MILANO – Le statistiche sono spesso impietose. Non passa giorno senza che ci venga ricordato come l’innovazione tecnologica proceda a una velocita mai registrata prima, eppure quando si guarda ai dati la Quarta rivoluzione industriale appare tutto meno che rivoluzionaria. Tra le economie avanzate, la crescita della produttività è ai livelli più bassi degli ultimi cinquant’anni.

Il cosiddetto "paradosso della produttività" è solitamente attribuito a problemi metodologici di misurazione o a ritardi nell'adozione delle tecnologie più avanzate. Ma un'altra possibile spiegazione è che il dibattito pubblico sui trend tecnologici futuri tende a essere dominato dalle aziende e dagli imprenditori che sono protagonisti della rivoluzione industriale in atto. Le voci della stragrande maggioranza delle aziende che faticano a tenere il passo con gli attuali cambiamenti tecnologici (o che, in alcuni, cercano di soffocarli del tutto) sono solitamente inascoltati.

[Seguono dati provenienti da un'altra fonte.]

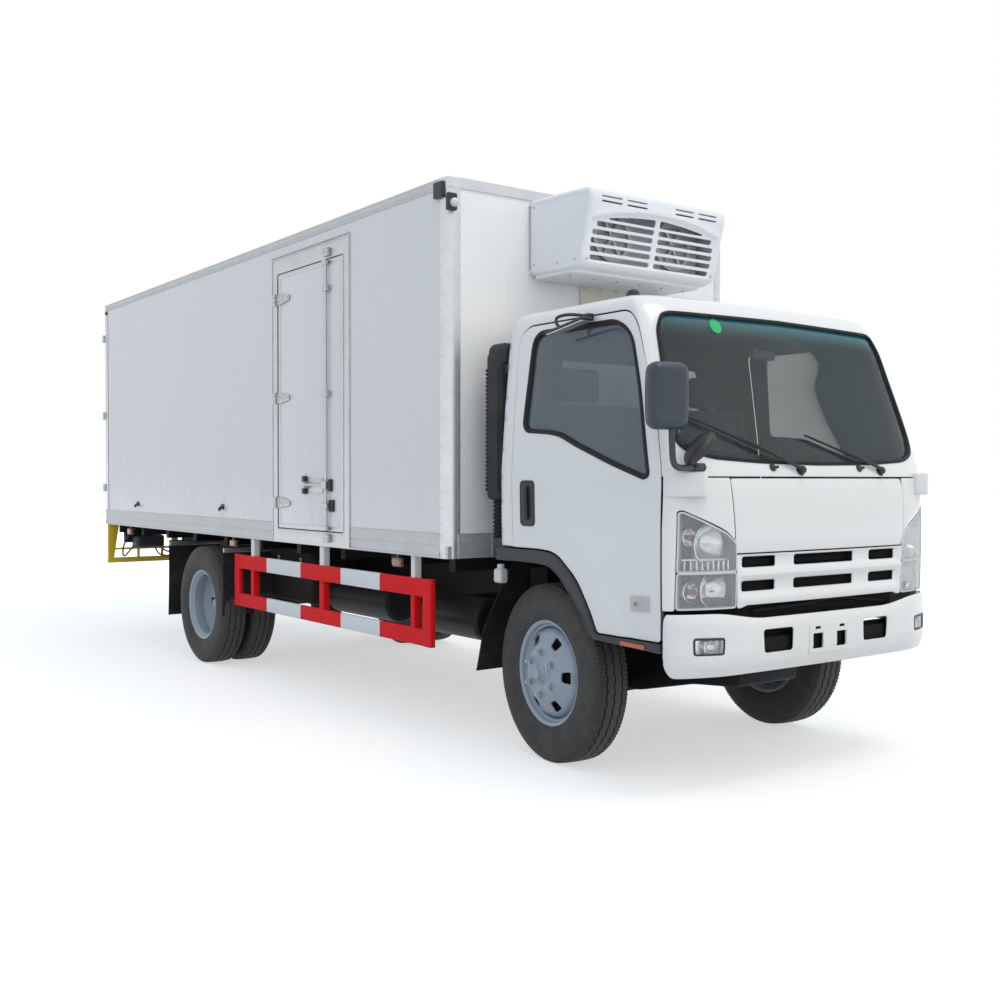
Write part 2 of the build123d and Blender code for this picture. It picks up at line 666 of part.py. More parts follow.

Soffermarsi su questa prospettiva maggioritaria, e non minoritaria, è essenziale per capire come mai la rivoluzione digitale non appaia nei dati e perché negli anni a venire potrebbe addirittura esserci un’inflessione nel processo tecnologico. In altre parole, il dibattito tecnologico è frutto di facili e tendenziose generalizzazioni. Nonostante l’indubbia presa sull’immaginario collettivo, l'intelligenza artificiale (IA), il machine learning, i Big Data e i robot umanoidi sono prerogativa di una manciata di aziende a livello mondiale.  Tuttavia, l'attenzione che queste tecnologie ricevono è sproporzionata rispetto alla scala del loro sviluppo e della loro diffusione. Come disse Dan Ariely della Duke University nel 2013, "I big data sono come il sesso adolescenziale: tutti ne parlano, nessuno sa davvero come farlo, tutti pensano che tutti gli altri lo facciano, quindi tutti dicono che lo stanno facendo".